Earlier this week activists set Friday evening as the date to pull down the statue at Lincoln Park. Instead figures from both sides of the debate planned to meet there for a proposed teach-in about the monument’s history, including local historians and remarks from a Washington resident, Dan Smith, whose father was born a slave in 1863.

In the past 48 hours, the U.S. Park Service has fenced off the statue and a nearby memorial of a civil-rights activist amid the calls from some protesters to tear the memorial down, in line with recent efforts to topple monuments to Confederate generals, U.S. presidents and other figures.

Mr. Goodwin, who has launched an online petition calling for the sculpture’s removal from Lincoln Park, says there is momentum for the replacement or alteration of the Capitol Hill landmark, long resented by many black residents for its paternalistic style.

Mr. Goodwin said on Friday he wanted to see the statue moved through “peaceful, legislative measures,” adding he had counseled a young activist, Glenn Foster, 20 years old, of Maryland, against proceeding with plans to try to pull the statue down.

Mr. Goodwin said he and Mr. Foster had agreed that an educational rally on Friday would be more productive. Mr. Foster wasn’t immediately available for comment.

Mr. Goodwin said he got the idea to start the petition after seeing news reports from Boston, where local activists were calling for the removal of a replica of the statue. Also known as the Emancipation Group, the statue by Thomas Ball was dedicated in 1876 on the eve of the 11th anniversary of Lincoln’s assassination, with a historic address by the orator and abolitionist Frederick Douglass.

As a model for the figure of the kneeling slave, Ball used Archer Alexander, a slave who was the last man taken prisoner under the Fugitive Slave Act, according to the National Park Service, which owns the statue and maintains Lincoln Park.

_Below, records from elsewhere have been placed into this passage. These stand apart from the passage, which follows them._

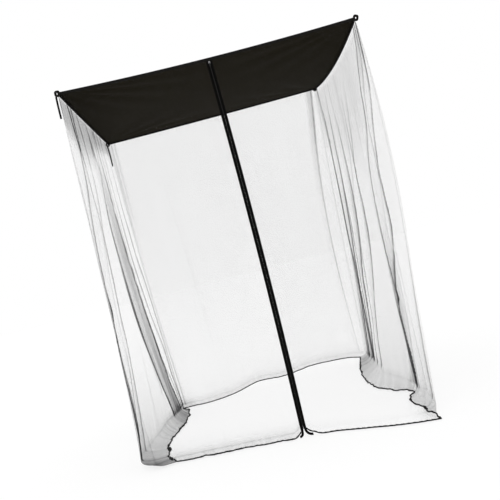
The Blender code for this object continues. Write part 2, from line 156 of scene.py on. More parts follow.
class Socket:
    """An output socket of a material. Sums of sockets add the nodes that work them out."""

    def __init__(self, tree, link):
        self.tree = tree
        self.link = link

    def node(self, kind, settings, sockets, output=0):
        """Adds a node of this kind: its settings first, then values or links for its sockets."""
        made = self.tree.nodes.new("ShaderNode" + kind)
        for name, value in settings.items():
            if name == "stops":
                while len(made.color_ramp.elements) < len(value):
                    made.color_ramp.elements.new(1.0)
                for stop, (position, shade) in zip(made.color_ramp.elements, value):
                    stop.position = position
                    stop.color = (shade, shade, shade, 1.0)
            else:
                setattr(made, name, value)
        for name, value in sockets.items():
            if isinstance(value, Socket):
                self.tree.links.new(value.link, made.inputs[name])
            else:
                made.inputs[name].default_value = value
        return Socket(self.tree, made.outputs[output])

    def math(self, operation, first, second=0.0):
        return self.node("Math", {"operation": operation}, {0: first, 1: second})

    def __add__(self, other):
        return self.math("ADD", self, other)

    def __sub__(self, other):
        return self.math("SUBTRACT", self, other)

    def __mul__(self, other):
        return self.math("MULTIPLY", self, other)

    def __truediv__(self, other):
        return self.math("DIVIDE", self, other)

    def __radd__(self, other):
        return self.math("ADD", other, self)

    def __rsub__(self, other):
        return self.math("SUBTRACT", other, self)

    def __rmul__(self, other):
        return self.math("MULTIPLY", other, self)

    def __rtruediv__(self, other):
        return self.math("DIVIDE", other, self)

    def __gt__(self, other):
        return self.math("GREATER_THAN", self, other)

    def __lt__(self, other):
        return self.math("LESS_THAN", self, other)

    def __abs__(self):
        return self.math("ABSOLUTE", self)

    def least(self, other):
        return self.math("MINIMUM", self, other)

    def most(self, other):
        return self.math("MAXIMUM", self, other)

    def share(self):
        """The part after the decimal point."""
        return self.math("FRACT", self)

    def wave(self):
        """A sine wave with one crest for each whole number."""
        return self.math("SINE", self * (2 * np.pi))

    def tint(self, first, second):
        """The first colour where this is 0 and the second where it is 1."""
        return self.node(
            "Mix",
            {"data_type": "RGBA"},
            {0: self, 6: (*first, 1.0), 7: (*second, 1.0)},
            output=2,
        )

    def axis(self, which):
        """One part of a vector."""
        return self.node("SeparateXYZ", {}, {0: self}, output=which)

    def stretched(self, x, y, z):
        """A vector with each part made this many times longer."""
        return self.node(
            "VectorMath", {"operation": "MULTIPLY"}, {0: self, 1: (x, y, z)}
        )

    def ramp(self, *stops):
        """Grey shades between these stops, each a position and a shade."""
        return self.node("ValToRGB", {"stops": stops}, {"Fac": self})

    def cloud(self, scale, detail=2.0, roughness=0.5):
        """Soft noise about 0.5 over this vector."""
        return self.node(
            "TexNoise", {}, {"Vector": self, "Scale": scale, "Detail": detail, "Roughness": roughness}
        )

    def relief(self, distance, strength=1.0):
        """A surface normal raised by this height."""
        return self.node(
            "Bump", {}, {"Height": self, "Distance": distance, "Strength": strength}
        )


def new_finish(name, roughness, gloss=0.5, metallic=0.0):
    """A new material, its shader, its cloth lengths in metres, and its place in space."""
    material = bpy.data.materials.new(name)
    material.use_nodes = True
    tree = material.node_tree
    shader = tree.nodes["Principled BSDF"]
    shader.inputs["Roughness"].default_value = roughness
    shader.inputs["Metallic"].default_value = metallic
    shader.inputs["Specular IOR Level"].default_value = gloss
    lengths = Socket(tree, None).node("UVMap", {"uv_map": "lengths"}, {})
    place = Socket(tree, tree.nodes.new("ShaderNodeTexCoord").outputs["Object"])
    return material, shader, lengths, place


def feed(shader, **values):
    """Links sockets into a shader."""
    for name, value in values.items():
        value.tree.links.new(value.link, shader.inputs[name.replace("_", " ")])


def woven(lengths, thread):
    """The height of a plain weave of threads this wide, from 0 to 1."""
    across = lengths.axis(0) / thread
    along = lengths.axis(1) / thread
    return (across.wave() * along.wave()) * 0.5 + 0.5


ROOF_STEPS = 72
roof_shares = np.linspace(0.0008, 0.9992, ROOF_STEPS + 1)
roof_panel = cloth_mesh(
    "roof_cloth_panel",
    [[roof_point(across, back) for back in roof_shares] for across in roof_shares],
    lambda i, j: (roof_shares[i] * 2 * ROOF_HALF, roof_shares[j] * 2 * ROOF_HALF),
)
roof_finish, shader, lengths, place = new_finish("dense_roof_cloth", 0.92, gloss=0.02)
weave = woven(lengths, ROOF_THREAD)
patches = place.cloud(3.2, 3.0, 0.6)
slubs = lengths.stretched(1, 18, 1).cloud(40.0, 2.0)
wear = (patches * 0.7 + slubs * 0.3).ramp((0.42, 0.0), (0.70, 1.0))
feed(
    shader,
    Base_Color=(wear * 0.8 + weave * 0.2).tint(ROOF_CLOTH_COLOUR, ROOF_CLOTH_WORN),
    Roughness=0.92 - weave * 0.12,
    Normal=(weave * 0.7 + slubs * 0.3).relief(0.0004, 0.5),
)
roof_panel.data.materials.append(roof_finish)
thickness = roof_panel.modifiers.new("thickness", "SOLIDIFY")
thickness.thickness = 0.0009
thickness.offset = 0.0
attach(roof_panel, "root")
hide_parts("roof_panel")

# ---------------------------------------------------------------------------------------------
# Roof binding: black woven tape folded over each edge of the roof, 15 mm deep, and stitched
# through in one row near its lower edge. The netting hangs from under it.
BINDING_DEPTH = 0.015
BINDING_THICKNESS = 0.0018
TAPE_COLOUR = (0.0045, 0.0043, 0.0040)
TAPE_WORN = (0.0110, 0.0106, 0.0095)
TAPE_THREAD = 0.0009
STITCH = 0.0034
BINDING_COLUMNS = 120
TAPE_SHARES = (0.0, 0.12, 0.35, 0.60, 0.80, 0.97)

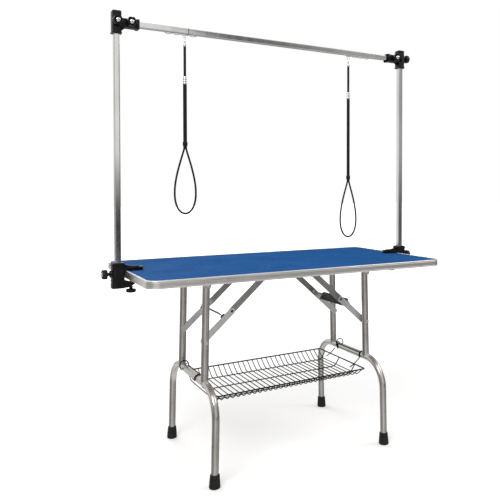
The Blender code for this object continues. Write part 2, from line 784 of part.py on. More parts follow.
def build_clamp(label, side):
    """A clamp on a short edge: post sleeve, upper jaw on the mat, lower jaw with its screw."""
    half = CLAMP_HALF_WIDTH
    edge = TABLE_LENGTH / 2 + GAP
    inner, outer = sorted((side * edge, side * CLAMP_OUTER))
    body = box((inner, -half, CLAMP_BOTTOM), (outer, half, CLAMP_TOP))
    clamp = place(f"{label}_clamp", body, look="black_plastic")
    floor = TABLE_HEIGHT + GAP
    # Jaw outlines in X and Z
    upper_jaw = [
        (edge + 0.004, floor),
        (JAW_TIP + 0.004, floor),
        (JAW_TIP, floor + 0.003),
        (JAW_TIP, floor + 0.008),
        (JAW_TIP + 0.004, floor + 0.011),
        (edge - 0.030, floor + 0.015),
        (edge + 0.004, floor + 0.020),
    ]
    lower_jaw = [
        (edge + 0.004, CLAMP_BOTTOM + 0.001),
        (edge - 0.010, CLAMP_BOTTOM + 0.001),
        (LOWER_JAW_TIP + 0.008, CLAMP_BOTTOM + 0.011),
        (LOWER_JAW_TIP, CLAMP_BOTTOM + 0.014),
        (LOWER_JAW_TIP, CLAMP_BOTTOM + 0.018),
        (edge - 0.018, CLAMP_BOTTOM + 0.0205),
        (edge - 0.001, CLAMP_BOTTOM + 0.025),
        (edge + 0.004, CLAMP_BOTTOM + 0.025),
    ]
    for outline, width in ((upper_jaw, UPPER_JAW_HALF), (lower_jaw, LOWER_JAW_HALF)):
        shape = slab([(side * x, z) for x, z in outline], -width, width, UPRIGHT)
        combine(clamp, shape, "UNION")
    bore = SOCKET_BORE
    centre = side * ARM_X
    post_bore = box(
        (centre - bore, -bore, CLAMP_BOTTOM - 0.01), (centre + bore, bore, CLAMP_TOP + 0.01)
    )
    combine(clamp, post_bore, "DIFFERENCE")
    screw = side * SCREW_X
    low = (screw, 0, CLAMP_BOTTOM - 0.02)
    high = (screw, 0, CLAMP_BOTTOM + 0.04)
    combine(clamp, rod(low, high, SCREW_RADIUS + GAP, PIN_SIDES), "DIFFERENCE")
    face = (side * CLAMP_OUTER, 0, CLAMP_KNOB_Z)
    spin = joint_frame(f"{label}_clamp_post_knob_spin", (0, 0, 0))
    hand_knob(f"{label}_clamp_post_knob", face, (side, 0, 0), spin, neck=SIDE_NECK)
    # The screw carries a pressure disc that stops just under the board.
    slide = joint_frame(f"{label}_clamp_screw_travel", (0, 0, 0))
    knob_top = CLAMP_BOTTOM + SCREW_RADIUS + 0.0005
    profile = [
        (0, knob_top),
        (SCREW_RADIUS, knob_top),
        (SCREW_RADIUS, PLATE_HIGH - 0.006),
        (DISC_RADIUS, PLATE_HIGH - 0.004),
        (DISC_RADIUS, PLATE_HIGH),
        (0, PLATE_HIGH),
    ]
    at_screw = Matrix.Translation((screw, 0, 0))
    place(f"{label}_clamp_screw", turned(profile, PIN_SIDES, at_screw), slide, "bracket_steel")
    spin = joint_frame(f"{label}_clamp_screw_spin", (0, 0, 0), slide)
    face = (screw, 0, knob_top)
    hand_knob(f"{label}_clamp_screw_knob", face, (0, 0, -1), spin, lobes=8)


# ---------------------------------------------------------------- nooses


def loop_shape(fork_z, bottom_z):
    """A hanging loop whose two strands start side by side inside the end of the cord."""
    steps = 22
    top = fork_z + 0.004
    path = []
    for i in range(steps + 1):
        turn = 2 * math.pi * i / steps
        apart = (LOOP_RADIUS + GAP) * math.cos(turn / 2)
        spread = LOOP_SPREAD * math.sin(turn) * math.sin(turn / 2) ** 1.3
        drop = (top - bottom_z) * (1 - math.cos(turn)) / 2
        path.append(Vector((apart + spread, 0, top - drop)))
    return sweep(path, circle(LOOP_RADIUS, 6), Y_AXIS)


def build_noose(label, x, cord_top, fork, loop_bottom):
    """A snap on the rail, a braided cord, its sliding stop and the loop below it."""
    wire_z = RAIL_CENTRE - RAIL_DIP
    frame = joint_frame(f"{label}_noose_swing", (x, 0, wire_z))
    ring_z = SNAP_WIRE + RAIL_WIRE + 2 * GAP - SNAP_RING
    ring = arc(Vector((0, 0, ring_z)), SNAP_RING, 0, 2 * math.pi, 16, Y_AXIS, Z_AXIS)[:-1]
    shape = sweep(ring, circle(SNAP_WIRE, 6), X_AXIS, closed=True)
    snap = place(f"{label}_snap_hook", shape, frame, "chrome")
    neck = ring_z - SNAP_RING
    cord_high = cord_top - wire_z
    body = [
        (0, neck + 0.0005),
        (0.0028, neck - 0.0005),
        (0.0036, neck - 0.006),
        (0.0030, cord_high + 0.005),
        (0.0052, cord_high + 0.003),
        (0.0052, cord_high + GAP),
        (0, cord_high + GAP),
    ]
    combine(snap, turned(body, 10), "UNION")
    fork_z = fork - wire_z
    bottom_z = loop_bottom - wire_z
    shape = rod((0, 0, cord_high), (0, 0, fork_z), CORD_RADIUS, 8)
    cord = place(f"{label}_noose_cord", shape, frame, "nylon_cord")
    combine(cord, loop_shape(fork_z, bottom_z), "UNION")
    slider = joint_frame(f"{label}_noose_slide", (0, 0, fork_z + 0.020), frame)
    bore = CORD_RADIUS + GAP
    stop = [
        (bore, -0.008),
        (0.0082, -0.008),
        (0.0092, -0.005),
        (0.0092, 0.005),
        (0.0082, 0.008),
        (bore, 0.008),
    ]
    shape = bmesh.new()
    rings = [
        [shape.verts.new((u, v, height)) for u, v in circle(radius, 12)]
        for radius, height in stop
    ]
    skin(shape, rings, True)
    place(f"{label}_noose_slider", shape, slider, "black_plastic")


def main():
    for leftover in list(bpy.data.objects):
        bpy.data.objects.remove(leftover)
    build_top()
    build_leg("left", -1, 0.090, -0.062)
    build_leg("right", 1, 0.088, -0.098)
    build_tray()
    build_gantry()
    for label, side in (("left", -1), ("right", 1)):
        build_clamp(label, side)
    dips = [RAIL_START + RAIL_PITCH * (i + 0.5) for i in range(RAIL_WAVES)]
    build_noose("left", -dips[1], 1.522, 1.146, 0.913)
    build_noose("right", dips[0], 1.520, 1.030, 0.800)


main()
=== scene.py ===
"""The looks of a folding grooming table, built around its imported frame.

Metres, +Z up, in the frame's own space. Places and sizes come from the CAD nodes' boxes, the joints
and the mounts; every piece rides on the body that carries it.
"""

import json
from functools import partial
from math import atan2, ceil, copysign, cos, hypot, pi, radians, sin, sqrt, tan

import bmesh
import bpy
from mathutils import Matrix, Vector


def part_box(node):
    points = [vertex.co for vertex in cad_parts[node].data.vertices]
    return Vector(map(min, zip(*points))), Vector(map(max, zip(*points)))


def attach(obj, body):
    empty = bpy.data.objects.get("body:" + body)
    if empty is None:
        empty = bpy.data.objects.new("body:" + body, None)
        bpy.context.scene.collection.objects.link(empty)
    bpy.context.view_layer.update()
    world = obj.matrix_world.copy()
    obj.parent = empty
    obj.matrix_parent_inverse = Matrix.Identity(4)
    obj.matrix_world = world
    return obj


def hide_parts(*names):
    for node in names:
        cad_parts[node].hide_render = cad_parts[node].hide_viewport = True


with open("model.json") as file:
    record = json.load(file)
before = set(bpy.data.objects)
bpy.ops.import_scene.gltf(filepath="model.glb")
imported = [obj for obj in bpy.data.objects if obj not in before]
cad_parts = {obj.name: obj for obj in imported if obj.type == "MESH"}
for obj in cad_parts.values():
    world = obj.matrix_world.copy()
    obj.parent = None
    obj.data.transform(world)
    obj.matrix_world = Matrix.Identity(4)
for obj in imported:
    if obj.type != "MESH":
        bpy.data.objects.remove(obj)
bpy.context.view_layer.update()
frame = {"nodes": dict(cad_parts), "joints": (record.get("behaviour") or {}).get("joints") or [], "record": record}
PIVOTS = {joint["name"]: Vector(joint["pos_m"]) for joint in frame["joints"] if "pos_m" in joint}
MOUNTS = {mount["name"]: Vector(mount["pos_m"]) for mount in frame["record"]["mounts"]}

X = Vector((1, 0, 0))
Y = Vector((0, 1, 0))
Z = Vector((0, 0, 1))
SIDES = (("left", -1), ("right", 1))
ENDS = (("front", -1), ("back", 1))
# An outline's second coordinate becomes height, and its thickness runs along Y.
UPRIGHT = Matrix(((1, 0, 0, 0), (0, 0, 1, 0), (0, 1, 0, 0), (0, 0, 0, 1)))

# Sizes the frame's boxes don't give
CLEARANCE = 0.0003  # between neighbouring pieces
CORNER_RADIUS = 0.042
TRIM_WALL = 0.002
TRIM_LIP = 0.008
SEAM_X = 0.416
SEAM_GAP = 0.0005
RIB_PITCH = 0.0032
RIB_HEIGHT = 0.0003
TUBE_WALL = 0.0013
POST_SIDES = 44
BEND_RADIUS = 0.1
LINK_WIDTH = 0.024
LINK_THICKNESS = 0.003
LINK_EDGE = 0.0006  # how far the links' edges are rounded
HANGER_WIRE = 0.002
RIM_WIRE = 0.0026
CROSS_WIRE = 0.0018
LONG_WIRE = 0.0021
LONG_WIRES_Y = (-0.104, 0.013, 0.128)
CROSS_WIRES = 29
TRAY_LEAN = radians(0.5)
TRAY_FLARE = 0.045
RAIL_WIRE = 0.0015
BAR_WALL = 0.0012
BAR_ROUNDING = 0.0028
LOOP_CORD = 0.0036
LOOP_SPREAD = 0.052
KNOB_HEIGHT = 0.024
GRIP_HEIGHT = 0.0216
SCREW_KNOB_NECK = 0.008
SLIDER_RISE = 0.02  # of the sliding stop above the fork

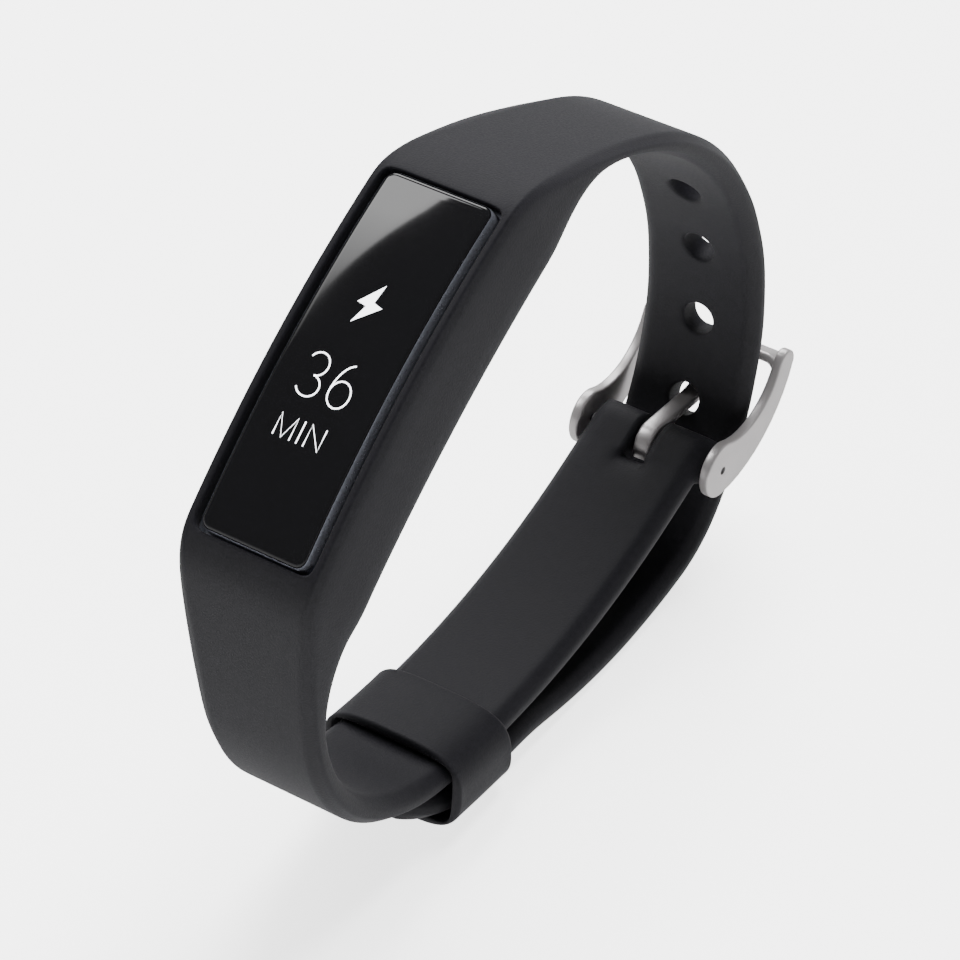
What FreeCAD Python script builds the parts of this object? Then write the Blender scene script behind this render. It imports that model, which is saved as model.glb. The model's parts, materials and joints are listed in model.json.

Controversy about the statue’s iconography has reportedly existed since its unveiling. A Washington-area journalist who attended the event, John Wesley Cromwell, reported that Douglass himself offered an ad-libbed critique of the statue during his address. “He was very clear and emphatic in saying that he did not like the attitude; it showed the Negro on his knees, when a more manly attitude would have been more indicative of freedom," Mr. Cromwell wrote.

Civil-rights activist Freeman H.M. Murray later criticized the posture of the Emancipation Monument figures as resembling religious figures.

“Ball has come perilously near making Mr. Lincoln appear to be saying: ’Go, and sin no more,’ or, ’Thy sins be forgiven thee,’” Murray wrote in 1917. But he also called the statues “striking and appealing” figures “which so many of my fellow-citizens and fellow-sufferers have highly regarded if not revered.”

The monument has been a touchstone for other black residents in Washington, some of whom planned to join Friday’s demonstration. Organizers said they would include re-enactors portraying Douglass and Charlotte Scott, the former slave whose $5 donation after Lincoln’s assassination was the first contribution toward the funding of what was then known as the Freedmen’s Memorial Monument.

Mr. Goodwin said he wanted to see the memorial moved to the National Museum of African American History and Culture or the African American Civil War Museum, where it could be presented in a context that reflected the objection that it appeared to show black people as subservient. Alternatively, Mr. Goodwin said, the statue could be altered to include an additional figure—a black historical contemporary of Lincoln, standing at his side.

Mr. Goodwin said Friday he believed momentum was growing to either move or alter the statue.

“I think that we’re well on our way and on the right path,” he said.